▶ Aim of the task
Will you repeat only the lines beginning at the one that mentions "for name, build" and ending at the one that mentions "imported = [obj", both of them included, exactly?

▶ Task input
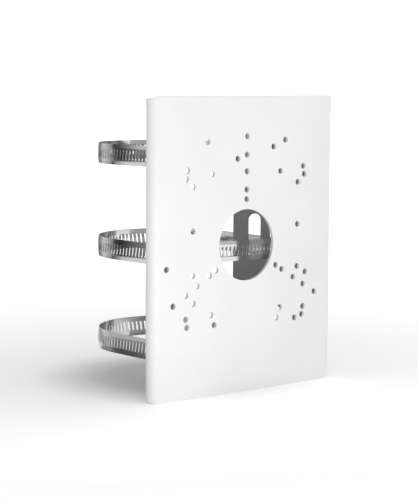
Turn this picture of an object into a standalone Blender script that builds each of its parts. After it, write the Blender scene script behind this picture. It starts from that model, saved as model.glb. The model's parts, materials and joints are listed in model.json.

...

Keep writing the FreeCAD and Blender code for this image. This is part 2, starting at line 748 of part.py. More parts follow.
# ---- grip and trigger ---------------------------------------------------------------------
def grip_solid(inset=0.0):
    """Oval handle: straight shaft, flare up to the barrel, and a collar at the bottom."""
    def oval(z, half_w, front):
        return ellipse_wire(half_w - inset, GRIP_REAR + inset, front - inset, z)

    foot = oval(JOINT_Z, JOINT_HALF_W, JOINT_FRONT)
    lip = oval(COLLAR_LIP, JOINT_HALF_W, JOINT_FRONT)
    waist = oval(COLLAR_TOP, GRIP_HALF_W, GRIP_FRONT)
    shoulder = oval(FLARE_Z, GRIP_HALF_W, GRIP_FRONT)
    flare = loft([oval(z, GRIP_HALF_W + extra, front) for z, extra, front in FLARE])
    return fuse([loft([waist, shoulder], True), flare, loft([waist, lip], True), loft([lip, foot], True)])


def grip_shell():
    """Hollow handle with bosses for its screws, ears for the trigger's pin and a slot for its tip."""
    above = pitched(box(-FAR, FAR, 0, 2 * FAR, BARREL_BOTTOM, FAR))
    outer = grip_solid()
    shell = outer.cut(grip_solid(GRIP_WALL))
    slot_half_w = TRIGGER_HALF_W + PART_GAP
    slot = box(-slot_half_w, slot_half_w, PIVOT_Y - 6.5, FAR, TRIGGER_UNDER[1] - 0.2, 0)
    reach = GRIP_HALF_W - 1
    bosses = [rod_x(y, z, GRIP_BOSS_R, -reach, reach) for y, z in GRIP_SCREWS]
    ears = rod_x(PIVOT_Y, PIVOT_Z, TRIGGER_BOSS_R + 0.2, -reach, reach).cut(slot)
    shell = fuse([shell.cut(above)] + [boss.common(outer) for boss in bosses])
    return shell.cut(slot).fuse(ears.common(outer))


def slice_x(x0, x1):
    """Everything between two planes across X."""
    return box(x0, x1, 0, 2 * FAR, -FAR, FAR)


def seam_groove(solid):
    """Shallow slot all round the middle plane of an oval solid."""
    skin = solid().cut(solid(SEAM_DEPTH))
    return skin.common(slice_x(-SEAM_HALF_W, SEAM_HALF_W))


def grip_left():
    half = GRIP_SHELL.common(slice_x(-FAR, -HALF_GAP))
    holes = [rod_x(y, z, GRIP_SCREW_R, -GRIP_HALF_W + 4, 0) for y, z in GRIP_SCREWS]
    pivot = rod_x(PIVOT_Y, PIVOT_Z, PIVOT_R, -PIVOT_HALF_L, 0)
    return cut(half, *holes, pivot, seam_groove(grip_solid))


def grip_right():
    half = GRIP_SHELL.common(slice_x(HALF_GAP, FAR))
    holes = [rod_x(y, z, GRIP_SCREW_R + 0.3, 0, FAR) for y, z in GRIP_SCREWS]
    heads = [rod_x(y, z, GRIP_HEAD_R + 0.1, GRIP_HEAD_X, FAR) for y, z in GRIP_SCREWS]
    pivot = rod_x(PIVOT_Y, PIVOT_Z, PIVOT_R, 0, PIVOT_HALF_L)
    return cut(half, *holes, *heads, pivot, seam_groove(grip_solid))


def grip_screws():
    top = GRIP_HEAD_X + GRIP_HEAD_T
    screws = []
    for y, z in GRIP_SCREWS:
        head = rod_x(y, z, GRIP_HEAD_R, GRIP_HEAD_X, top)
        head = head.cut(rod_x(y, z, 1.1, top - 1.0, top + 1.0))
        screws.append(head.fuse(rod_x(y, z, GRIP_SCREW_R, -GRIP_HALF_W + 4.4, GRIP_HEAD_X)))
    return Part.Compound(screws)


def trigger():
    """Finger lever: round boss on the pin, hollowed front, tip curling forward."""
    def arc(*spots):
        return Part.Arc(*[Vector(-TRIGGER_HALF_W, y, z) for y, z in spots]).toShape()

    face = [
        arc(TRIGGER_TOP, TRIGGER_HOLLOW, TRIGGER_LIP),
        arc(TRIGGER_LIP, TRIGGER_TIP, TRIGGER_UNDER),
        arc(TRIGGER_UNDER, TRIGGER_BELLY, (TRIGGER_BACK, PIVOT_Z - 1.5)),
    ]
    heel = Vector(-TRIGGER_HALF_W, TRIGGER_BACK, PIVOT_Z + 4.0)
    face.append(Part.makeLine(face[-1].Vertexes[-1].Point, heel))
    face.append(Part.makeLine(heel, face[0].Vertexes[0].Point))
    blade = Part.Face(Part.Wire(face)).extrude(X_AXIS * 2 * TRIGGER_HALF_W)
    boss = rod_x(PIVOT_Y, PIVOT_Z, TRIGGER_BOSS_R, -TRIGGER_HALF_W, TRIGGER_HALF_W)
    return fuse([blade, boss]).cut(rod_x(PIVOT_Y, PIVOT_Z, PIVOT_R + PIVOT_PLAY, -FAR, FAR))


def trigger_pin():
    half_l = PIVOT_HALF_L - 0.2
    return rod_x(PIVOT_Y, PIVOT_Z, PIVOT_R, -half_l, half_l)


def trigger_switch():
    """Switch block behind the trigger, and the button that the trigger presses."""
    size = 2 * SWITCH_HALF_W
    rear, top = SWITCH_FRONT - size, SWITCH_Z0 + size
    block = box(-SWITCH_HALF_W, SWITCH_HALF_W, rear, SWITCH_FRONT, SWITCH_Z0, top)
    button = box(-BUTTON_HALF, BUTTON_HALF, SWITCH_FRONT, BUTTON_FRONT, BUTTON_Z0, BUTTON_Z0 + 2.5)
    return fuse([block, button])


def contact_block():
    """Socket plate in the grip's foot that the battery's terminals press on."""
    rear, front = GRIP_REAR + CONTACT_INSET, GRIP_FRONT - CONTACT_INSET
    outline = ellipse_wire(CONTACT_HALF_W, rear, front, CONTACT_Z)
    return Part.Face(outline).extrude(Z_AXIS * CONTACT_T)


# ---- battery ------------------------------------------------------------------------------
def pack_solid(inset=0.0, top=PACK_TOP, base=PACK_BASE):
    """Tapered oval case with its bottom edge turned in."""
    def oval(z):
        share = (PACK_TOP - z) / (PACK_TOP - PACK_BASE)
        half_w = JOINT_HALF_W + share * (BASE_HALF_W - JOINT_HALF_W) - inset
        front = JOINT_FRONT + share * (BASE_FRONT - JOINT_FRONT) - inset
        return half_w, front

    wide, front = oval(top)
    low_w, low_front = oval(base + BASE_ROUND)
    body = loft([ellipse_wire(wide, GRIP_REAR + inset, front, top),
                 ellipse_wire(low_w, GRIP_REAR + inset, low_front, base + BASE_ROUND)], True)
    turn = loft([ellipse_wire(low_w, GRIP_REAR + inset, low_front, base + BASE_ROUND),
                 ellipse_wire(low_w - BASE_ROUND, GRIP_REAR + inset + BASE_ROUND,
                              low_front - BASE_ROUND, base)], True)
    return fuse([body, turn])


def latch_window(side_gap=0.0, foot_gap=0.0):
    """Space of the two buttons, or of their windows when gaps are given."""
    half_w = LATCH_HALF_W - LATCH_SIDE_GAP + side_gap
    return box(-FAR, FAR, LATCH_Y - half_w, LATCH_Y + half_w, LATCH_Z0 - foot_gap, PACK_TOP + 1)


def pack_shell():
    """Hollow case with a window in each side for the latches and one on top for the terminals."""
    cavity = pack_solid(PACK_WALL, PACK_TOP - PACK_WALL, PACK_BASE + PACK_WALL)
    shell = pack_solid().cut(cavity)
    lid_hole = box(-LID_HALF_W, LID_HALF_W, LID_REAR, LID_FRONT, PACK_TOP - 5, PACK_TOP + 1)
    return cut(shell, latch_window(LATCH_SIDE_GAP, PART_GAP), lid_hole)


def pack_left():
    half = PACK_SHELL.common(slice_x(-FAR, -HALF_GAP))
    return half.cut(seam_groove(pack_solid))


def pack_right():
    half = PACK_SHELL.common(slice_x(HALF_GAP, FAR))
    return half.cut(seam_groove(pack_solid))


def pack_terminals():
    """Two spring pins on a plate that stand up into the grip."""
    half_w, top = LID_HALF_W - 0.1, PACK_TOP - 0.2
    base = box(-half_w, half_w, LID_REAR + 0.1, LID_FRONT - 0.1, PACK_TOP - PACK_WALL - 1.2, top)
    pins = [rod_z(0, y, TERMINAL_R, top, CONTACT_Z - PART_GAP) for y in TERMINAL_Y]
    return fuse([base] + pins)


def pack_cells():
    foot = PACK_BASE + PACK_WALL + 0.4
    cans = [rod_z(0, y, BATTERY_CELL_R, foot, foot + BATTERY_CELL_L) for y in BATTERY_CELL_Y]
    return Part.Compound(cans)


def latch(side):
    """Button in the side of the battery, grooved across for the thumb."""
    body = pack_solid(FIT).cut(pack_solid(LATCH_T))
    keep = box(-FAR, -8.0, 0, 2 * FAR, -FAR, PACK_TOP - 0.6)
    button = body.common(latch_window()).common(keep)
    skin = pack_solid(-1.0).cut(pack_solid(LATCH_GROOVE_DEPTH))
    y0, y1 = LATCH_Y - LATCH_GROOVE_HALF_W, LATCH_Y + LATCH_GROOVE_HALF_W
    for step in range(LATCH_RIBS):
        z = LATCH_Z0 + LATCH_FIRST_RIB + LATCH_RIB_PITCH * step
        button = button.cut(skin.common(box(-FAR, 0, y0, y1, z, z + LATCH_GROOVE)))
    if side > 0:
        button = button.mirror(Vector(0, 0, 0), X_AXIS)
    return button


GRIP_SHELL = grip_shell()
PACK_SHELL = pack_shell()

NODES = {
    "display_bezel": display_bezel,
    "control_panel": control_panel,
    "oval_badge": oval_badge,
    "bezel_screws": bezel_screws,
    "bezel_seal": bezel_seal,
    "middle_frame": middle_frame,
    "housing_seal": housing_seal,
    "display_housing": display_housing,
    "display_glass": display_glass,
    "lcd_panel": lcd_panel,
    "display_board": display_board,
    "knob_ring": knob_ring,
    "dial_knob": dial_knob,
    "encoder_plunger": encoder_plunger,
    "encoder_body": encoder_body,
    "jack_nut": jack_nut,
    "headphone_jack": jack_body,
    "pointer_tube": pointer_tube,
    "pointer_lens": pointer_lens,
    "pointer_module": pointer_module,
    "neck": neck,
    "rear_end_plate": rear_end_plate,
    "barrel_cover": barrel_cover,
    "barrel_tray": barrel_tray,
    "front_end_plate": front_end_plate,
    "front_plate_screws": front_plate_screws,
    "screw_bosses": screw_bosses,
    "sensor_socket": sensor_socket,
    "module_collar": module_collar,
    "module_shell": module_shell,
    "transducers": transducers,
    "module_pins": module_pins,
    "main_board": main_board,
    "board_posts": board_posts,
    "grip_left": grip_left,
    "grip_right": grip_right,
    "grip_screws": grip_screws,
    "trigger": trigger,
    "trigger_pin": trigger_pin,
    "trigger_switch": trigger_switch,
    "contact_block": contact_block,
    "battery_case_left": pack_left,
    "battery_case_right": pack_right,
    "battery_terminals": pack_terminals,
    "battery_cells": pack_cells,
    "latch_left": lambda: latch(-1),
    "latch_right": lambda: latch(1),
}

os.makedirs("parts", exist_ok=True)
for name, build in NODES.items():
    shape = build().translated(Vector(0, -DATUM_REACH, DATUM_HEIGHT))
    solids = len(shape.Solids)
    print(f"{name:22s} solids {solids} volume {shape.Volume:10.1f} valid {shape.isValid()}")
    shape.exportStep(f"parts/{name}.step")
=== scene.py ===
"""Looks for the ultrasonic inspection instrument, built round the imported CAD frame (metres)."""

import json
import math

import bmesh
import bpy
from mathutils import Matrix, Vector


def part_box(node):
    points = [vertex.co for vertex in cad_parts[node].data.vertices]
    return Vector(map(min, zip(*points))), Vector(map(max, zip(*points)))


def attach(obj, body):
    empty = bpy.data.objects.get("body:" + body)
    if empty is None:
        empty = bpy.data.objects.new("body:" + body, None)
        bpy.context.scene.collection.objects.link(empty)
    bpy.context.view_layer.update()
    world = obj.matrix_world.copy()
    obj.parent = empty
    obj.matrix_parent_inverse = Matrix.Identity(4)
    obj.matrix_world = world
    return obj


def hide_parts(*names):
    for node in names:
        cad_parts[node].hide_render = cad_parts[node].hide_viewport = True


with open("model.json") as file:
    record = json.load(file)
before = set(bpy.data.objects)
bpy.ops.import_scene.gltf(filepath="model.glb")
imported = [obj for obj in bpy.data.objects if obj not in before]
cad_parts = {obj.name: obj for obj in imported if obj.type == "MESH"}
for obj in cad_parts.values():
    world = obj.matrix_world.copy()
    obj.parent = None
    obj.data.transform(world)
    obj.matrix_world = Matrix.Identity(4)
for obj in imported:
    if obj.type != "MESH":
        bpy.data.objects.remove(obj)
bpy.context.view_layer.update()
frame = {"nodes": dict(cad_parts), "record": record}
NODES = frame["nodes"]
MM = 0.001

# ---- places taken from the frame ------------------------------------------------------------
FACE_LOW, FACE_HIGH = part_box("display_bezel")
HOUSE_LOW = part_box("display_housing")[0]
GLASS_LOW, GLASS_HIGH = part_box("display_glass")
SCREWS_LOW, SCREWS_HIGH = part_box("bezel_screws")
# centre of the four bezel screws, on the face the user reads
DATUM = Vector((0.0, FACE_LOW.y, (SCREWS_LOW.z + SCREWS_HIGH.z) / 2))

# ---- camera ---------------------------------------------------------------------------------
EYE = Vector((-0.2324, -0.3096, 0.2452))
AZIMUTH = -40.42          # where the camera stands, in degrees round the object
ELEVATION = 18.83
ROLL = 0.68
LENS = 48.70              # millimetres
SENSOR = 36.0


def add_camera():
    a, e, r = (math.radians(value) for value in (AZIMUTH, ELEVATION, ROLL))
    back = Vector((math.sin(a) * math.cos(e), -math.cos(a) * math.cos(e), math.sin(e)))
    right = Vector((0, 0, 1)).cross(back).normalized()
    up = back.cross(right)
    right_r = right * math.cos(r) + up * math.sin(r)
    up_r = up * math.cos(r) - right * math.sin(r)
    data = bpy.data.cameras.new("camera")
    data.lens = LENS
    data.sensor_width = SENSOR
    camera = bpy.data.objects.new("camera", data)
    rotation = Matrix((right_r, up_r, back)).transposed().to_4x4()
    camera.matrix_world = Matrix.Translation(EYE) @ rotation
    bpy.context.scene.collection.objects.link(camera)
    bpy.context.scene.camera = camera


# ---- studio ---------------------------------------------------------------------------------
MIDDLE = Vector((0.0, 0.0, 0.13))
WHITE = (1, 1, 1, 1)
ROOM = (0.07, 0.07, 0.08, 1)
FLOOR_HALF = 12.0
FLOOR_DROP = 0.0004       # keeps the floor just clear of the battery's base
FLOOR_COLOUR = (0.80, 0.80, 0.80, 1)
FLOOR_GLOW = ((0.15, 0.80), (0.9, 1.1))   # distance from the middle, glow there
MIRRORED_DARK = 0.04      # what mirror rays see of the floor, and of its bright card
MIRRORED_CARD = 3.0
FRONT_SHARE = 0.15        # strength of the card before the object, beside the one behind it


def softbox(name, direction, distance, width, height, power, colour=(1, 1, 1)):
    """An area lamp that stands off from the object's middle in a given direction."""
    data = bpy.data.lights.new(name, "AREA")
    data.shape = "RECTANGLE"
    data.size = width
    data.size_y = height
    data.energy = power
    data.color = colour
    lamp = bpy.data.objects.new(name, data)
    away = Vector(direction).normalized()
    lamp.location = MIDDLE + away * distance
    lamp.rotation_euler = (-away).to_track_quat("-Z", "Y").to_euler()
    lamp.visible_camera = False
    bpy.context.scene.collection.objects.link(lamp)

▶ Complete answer
for name, build in NODES.items():
    shape = build().translated(Vector(0, -DATUM_REACH, DATUM_HEIGHT))
    solids = len(shape.Solids)
    print(f"{name:22s} solids {solids} volume {shape.Volume:10.1f} valid {shape.isValid()}")
    shape.exportStep(f"parts/{name}.step")
=== scene.py ===
"""Looks for the ultrasonic inspection instrument, built round the imported CAD frame (metres)."""

import json
import math

import bmesh
import bpy
from mathutils import Matrix, Vector


def part_box(node):
    points = [vertex.co for vertex in cad_parts[node].data.vertices]
    return Vector(map(min, zip(*points))), Vector(map(max, zip(*points)))


def attach(obj, body):
    empty = bpy.data.objects.get("body:" + body)
    if empty is None:
        empty = bpy.data.objects.new("body:" + body, None)
        bpy.context.scene.collection.objects.link(empty)
    bpy.context.view_layer.update()
    world = obj.matrix_world.copy()
    obj.parent = empty
    obj.matrix_parent_inverse = Matrix.Identity(4)
    obj.matrix_world = world
    return obj


def hide_parts(*names):
    for node in names:
        cad_parts[node].hide_render = cad_parts[node].hide_viewport = True


with open("model.json") as file:
    record = json.load(file)
before = set(bpy.data.objects)
bpy.ops.import_scene.gltf(filepath="model.glb")
imported = [obj for obj in bpy.data.objects if obj not in before]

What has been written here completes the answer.